:: Record set ::
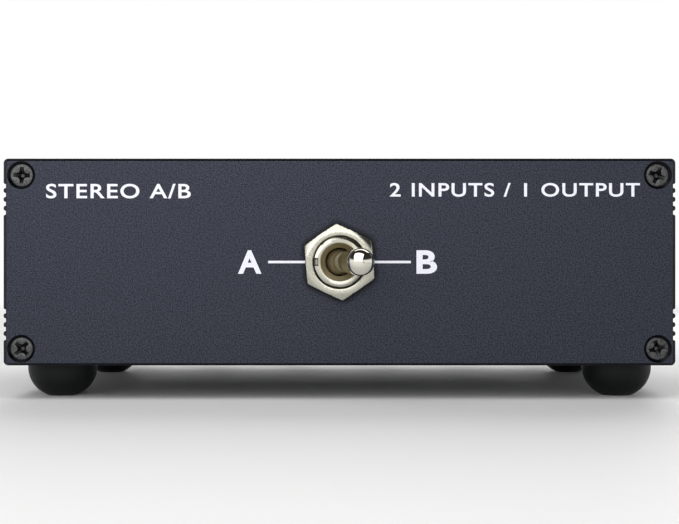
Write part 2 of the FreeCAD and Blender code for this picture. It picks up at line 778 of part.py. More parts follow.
:::
:: Record set ::
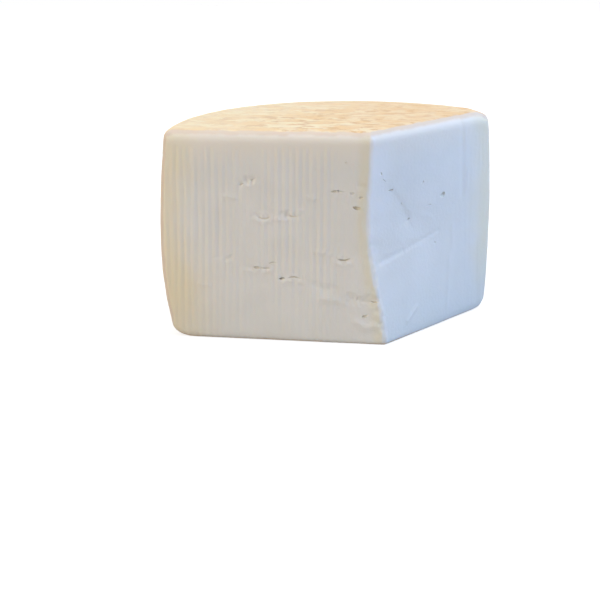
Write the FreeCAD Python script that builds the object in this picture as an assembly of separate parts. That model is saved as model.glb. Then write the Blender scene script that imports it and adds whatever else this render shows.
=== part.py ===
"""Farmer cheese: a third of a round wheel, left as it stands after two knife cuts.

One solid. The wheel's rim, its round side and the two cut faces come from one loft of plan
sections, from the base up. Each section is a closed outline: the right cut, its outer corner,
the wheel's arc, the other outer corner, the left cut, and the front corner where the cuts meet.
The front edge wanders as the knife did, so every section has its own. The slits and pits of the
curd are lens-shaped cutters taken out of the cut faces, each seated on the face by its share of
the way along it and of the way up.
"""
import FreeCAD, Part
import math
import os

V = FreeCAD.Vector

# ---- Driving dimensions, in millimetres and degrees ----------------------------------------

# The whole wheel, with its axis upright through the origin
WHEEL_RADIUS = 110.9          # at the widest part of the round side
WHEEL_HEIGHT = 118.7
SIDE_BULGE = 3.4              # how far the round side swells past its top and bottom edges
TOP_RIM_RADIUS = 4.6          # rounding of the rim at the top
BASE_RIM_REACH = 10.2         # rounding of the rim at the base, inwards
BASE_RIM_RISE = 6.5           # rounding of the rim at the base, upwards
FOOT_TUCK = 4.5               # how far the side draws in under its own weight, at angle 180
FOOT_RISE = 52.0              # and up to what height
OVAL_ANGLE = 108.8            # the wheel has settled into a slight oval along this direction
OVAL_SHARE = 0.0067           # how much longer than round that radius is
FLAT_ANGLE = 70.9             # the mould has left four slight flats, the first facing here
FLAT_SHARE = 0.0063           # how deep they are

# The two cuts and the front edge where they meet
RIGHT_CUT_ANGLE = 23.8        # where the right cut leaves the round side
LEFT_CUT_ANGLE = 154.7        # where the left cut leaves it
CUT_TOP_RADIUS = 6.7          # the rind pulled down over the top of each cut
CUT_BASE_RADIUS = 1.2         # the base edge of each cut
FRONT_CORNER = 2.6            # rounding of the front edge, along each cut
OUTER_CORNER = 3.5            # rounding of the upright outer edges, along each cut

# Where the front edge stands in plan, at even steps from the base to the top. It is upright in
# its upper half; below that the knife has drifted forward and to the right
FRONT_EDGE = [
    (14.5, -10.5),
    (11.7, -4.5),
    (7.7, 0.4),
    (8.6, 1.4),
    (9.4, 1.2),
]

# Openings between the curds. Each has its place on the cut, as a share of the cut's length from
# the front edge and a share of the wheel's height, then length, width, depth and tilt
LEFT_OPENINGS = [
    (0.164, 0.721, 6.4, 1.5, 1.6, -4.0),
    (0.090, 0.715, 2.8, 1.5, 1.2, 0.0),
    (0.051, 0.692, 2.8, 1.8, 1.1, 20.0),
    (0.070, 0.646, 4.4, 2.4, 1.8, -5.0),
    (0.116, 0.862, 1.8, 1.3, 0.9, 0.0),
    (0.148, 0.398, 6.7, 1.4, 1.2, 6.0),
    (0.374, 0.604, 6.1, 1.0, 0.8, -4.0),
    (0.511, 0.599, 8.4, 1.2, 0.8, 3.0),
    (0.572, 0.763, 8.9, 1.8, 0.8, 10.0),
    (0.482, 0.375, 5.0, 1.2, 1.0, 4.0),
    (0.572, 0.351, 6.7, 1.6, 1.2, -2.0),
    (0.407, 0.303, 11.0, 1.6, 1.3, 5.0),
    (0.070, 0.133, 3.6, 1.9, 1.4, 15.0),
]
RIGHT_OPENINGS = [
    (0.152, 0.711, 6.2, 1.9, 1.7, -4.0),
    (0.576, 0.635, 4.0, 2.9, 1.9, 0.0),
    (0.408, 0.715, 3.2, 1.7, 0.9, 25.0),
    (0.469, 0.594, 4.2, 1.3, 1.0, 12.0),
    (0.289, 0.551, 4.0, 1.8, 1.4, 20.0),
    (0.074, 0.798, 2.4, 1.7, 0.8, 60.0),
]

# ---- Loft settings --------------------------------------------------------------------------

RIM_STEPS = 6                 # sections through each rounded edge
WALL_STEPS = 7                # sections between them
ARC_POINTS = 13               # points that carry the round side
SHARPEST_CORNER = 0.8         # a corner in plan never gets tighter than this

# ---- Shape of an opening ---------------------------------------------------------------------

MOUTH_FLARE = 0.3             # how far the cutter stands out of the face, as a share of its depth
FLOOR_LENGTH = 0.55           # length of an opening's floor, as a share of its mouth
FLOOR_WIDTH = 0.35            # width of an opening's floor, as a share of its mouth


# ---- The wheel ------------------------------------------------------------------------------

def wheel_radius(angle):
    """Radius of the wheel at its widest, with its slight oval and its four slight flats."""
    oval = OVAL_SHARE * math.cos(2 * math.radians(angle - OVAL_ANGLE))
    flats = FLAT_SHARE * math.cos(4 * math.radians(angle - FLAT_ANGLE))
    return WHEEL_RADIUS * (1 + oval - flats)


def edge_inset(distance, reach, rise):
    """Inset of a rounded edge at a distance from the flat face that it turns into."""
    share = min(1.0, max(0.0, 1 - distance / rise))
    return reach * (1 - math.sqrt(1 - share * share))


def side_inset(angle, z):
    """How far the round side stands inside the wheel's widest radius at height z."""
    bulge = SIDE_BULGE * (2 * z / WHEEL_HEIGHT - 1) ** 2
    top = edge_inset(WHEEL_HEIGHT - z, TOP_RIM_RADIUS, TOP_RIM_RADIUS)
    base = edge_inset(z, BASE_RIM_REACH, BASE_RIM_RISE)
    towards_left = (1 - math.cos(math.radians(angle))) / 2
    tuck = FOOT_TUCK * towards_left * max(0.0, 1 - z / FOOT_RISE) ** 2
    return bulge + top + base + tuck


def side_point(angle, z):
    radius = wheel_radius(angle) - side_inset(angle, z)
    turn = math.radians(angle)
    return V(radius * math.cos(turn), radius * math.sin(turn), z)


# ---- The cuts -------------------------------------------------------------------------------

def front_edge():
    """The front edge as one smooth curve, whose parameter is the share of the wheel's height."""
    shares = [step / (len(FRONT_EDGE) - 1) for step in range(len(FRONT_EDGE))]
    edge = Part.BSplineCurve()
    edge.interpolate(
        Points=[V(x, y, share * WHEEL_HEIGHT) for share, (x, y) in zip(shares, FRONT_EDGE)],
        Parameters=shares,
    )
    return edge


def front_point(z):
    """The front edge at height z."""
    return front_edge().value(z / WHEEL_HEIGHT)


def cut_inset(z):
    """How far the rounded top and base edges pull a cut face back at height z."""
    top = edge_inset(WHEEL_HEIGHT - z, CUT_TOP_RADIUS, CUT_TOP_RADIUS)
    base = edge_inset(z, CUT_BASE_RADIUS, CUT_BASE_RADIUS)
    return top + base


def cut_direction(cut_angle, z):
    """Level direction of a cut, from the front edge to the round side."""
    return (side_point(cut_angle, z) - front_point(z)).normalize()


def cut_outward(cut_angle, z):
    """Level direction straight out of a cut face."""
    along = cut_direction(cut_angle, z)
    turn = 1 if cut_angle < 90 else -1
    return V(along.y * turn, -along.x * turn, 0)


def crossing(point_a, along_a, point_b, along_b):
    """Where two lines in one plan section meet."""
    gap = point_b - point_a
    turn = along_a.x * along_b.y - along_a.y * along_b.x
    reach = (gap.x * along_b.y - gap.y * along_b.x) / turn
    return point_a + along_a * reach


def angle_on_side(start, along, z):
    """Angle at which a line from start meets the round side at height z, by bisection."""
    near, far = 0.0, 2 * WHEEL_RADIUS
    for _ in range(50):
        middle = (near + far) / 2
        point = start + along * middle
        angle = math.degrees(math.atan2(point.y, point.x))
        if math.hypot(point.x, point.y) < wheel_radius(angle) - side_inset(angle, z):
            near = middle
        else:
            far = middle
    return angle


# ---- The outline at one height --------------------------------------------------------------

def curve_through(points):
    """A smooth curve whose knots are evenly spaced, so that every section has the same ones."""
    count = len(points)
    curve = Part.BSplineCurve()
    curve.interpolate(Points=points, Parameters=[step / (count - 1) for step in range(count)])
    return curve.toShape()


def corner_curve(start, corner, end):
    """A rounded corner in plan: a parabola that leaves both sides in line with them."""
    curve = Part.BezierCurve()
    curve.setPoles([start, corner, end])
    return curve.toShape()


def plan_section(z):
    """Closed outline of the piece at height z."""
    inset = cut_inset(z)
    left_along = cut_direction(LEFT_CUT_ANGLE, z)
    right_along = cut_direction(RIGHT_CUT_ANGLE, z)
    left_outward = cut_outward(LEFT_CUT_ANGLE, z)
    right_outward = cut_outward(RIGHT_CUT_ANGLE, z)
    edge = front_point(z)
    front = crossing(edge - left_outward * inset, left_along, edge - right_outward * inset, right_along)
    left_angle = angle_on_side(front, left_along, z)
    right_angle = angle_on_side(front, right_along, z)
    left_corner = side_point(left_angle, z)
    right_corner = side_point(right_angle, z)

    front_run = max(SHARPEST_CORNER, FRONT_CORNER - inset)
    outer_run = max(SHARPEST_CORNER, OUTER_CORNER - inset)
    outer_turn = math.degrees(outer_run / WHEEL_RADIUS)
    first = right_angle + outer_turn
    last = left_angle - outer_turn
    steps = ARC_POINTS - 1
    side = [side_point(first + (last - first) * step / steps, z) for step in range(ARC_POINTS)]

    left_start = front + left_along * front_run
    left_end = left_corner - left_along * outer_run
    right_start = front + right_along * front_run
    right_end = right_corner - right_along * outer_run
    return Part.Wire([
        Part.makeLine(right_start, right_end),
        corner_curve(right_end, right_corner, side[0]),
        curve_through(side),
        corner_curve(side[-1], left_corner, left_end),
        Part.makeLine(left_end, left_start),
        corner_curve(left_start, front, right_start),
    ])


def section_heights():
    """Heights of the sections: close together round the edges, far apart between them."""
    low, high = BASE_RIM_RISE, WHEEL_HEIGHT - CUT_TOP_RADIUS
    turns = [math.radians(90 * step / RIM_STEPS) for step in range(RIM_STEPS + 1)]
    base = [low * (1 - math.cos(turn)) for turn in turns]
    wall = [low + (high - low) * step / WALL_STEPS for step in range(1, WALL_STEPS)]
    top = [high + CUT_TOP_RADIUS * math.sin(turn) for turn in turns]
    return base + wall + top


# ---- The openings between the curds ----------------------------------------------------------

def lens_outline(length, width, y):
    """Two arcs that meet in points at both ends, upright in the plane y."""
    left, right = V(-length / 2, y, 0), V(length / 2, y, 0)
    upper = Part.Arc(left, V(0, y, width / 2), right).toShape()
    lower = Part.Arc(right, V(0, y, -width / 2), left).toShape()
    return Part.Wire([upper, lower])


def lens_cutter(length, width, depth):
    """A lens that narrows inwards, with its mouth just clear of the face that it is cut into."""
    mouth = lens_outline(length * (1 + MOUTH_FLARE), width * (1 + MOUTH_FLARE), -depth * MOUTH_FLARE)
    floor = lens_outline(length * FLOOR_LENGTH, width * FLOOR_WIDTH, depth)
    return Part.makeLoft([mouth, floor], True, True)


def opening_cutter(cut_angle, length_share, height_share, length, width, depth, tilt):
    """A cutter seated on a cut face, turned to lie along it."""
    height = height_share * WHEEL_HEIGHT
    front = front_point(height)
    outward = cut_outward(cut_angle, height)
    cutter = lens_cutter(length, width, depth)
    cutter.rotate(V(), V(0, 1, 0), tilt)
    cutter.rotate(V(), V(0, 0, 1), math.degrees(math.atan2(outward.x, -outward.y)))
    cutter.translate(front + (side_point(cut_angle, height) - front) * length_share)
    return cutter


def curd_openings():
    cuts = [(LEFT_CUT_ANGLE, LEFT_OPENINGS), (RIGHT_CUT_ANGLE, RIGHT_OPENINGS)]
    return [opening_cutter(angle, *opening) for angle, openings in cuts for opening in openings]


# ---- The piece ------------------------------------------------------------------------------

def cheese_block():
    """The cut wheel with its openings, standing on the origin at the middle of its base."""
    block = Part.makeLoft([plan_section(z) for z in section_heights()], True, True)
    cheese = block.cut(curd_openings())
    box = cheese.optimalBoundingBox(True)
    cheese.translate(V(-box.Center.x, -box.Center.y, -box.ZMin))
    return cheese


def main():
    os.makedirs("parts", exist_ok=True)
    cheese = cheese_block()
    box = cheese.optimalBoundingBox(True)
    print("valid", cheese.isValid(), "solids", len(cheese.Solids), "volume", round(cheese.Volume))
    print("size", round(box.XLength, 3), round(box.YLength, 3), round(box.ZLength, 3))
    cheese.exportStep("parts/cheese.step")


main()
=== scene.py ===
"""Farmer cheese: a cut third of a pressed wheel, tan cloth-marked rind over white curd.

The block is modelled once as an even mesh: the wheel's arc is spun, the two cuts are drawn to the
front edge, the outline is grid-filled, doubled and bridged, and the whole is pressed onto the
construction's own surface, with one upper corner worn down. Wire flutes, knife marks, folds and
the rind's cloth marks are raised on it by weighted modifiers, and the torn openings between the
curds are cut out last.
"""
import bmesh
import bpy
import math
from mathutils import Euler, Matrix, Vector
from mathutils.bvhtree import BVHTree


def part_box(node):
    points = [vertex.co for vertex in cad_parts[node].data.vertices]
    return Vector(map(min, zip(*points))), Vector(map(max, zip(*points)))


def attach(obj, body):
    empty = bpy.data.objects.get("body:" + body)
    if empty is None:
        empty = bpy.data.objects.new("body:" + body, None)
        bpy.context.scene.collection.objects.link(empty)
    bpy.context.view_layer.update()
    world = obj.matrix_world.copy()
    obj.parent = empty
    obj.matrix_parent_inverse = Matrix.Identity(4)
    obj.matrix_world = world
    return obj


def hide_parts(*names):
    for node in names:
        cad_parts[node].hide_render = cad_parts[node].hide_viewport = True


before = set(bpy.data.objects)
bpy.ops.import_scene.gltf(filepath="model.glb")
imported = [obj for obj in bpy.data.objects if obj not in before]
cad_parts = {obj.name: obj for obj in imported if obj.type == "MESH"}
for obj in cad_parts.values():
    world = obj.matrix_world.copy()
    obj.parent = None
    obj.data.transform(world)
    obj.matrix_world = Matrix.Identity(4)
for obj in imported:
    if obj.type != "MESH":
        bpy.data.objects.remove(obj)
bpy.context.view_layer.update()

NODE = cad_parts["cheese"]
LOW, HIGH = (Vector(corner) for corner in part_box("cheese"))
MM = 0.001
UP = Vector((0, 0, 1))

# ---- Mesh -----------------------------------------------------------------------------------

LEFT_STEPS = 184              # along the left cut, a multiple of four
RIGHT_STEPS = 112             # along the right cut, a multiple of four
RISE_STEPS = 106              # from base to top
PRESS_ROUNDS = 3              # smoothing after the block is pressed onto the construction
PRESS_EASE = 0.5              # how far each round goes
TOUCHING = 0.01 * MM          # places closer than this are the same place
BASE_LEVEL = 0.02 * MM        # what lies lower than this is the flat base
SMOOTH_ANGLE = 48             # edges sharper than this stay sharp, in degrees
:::
• [Required task]:
Among the lines above, find the one with "cad_parts[node].hide_render = cad_parts[node].hide_viewport" and the one with "SMOOTH_ANGLE = 48". Quote both and everything between them, exactly.

• [Full answer]:
        cad_parts[node].hide_render = cad_parts[node].hide_viewport = True


before = set(bpy.data.objects)
bpy.ops.import_scene.gltf(filepath="model.glb")
imported = [obj for obj in bpy.data.objects if obj not in before]
cad_parts = {obj.name: obj for obj in imported if obj.type == "MESH"}
for obj in cad_parts.values():
    world = obj.matrix_world.copy()
    obj.parent = None
    obj.data.transform(world)
    obj.matrix_world = Matrix.Identity(4)
for obj in imported:
    if obj.type != "MESH":
        bpy.data.objects.remove(obj)
bpy.context.view_layer.update()

NODE = cad_parts["cheese"]
LOW, HIGH = (Vector(corner) for corner in part_box("cheese"))
MM = 0.001
UP = Vector((0, 0, 1))

# ---- Mesh -----------------------------------------------------------------------------------

LEFT_STEPS = 184              # along the left cut, a multiple of four
RIGHT_STEPS = 112             # along the right cut, a multiple of four
RISE_STEPS = 106              # from base to top
PRESS_ROUNDS = 3              # smoothing after the block is pressed onto the construction
PRESS_EASE = 0.5              # how far each round goes
TOUCHING = 0.01 * MM          # places closer than this are the same place
BASE_LEVEL = 0.02 * MM        # what lies lower than this is the flat base
SMOOTH_ANGLE = 48             # edges sharper than this stay sharp, in degrees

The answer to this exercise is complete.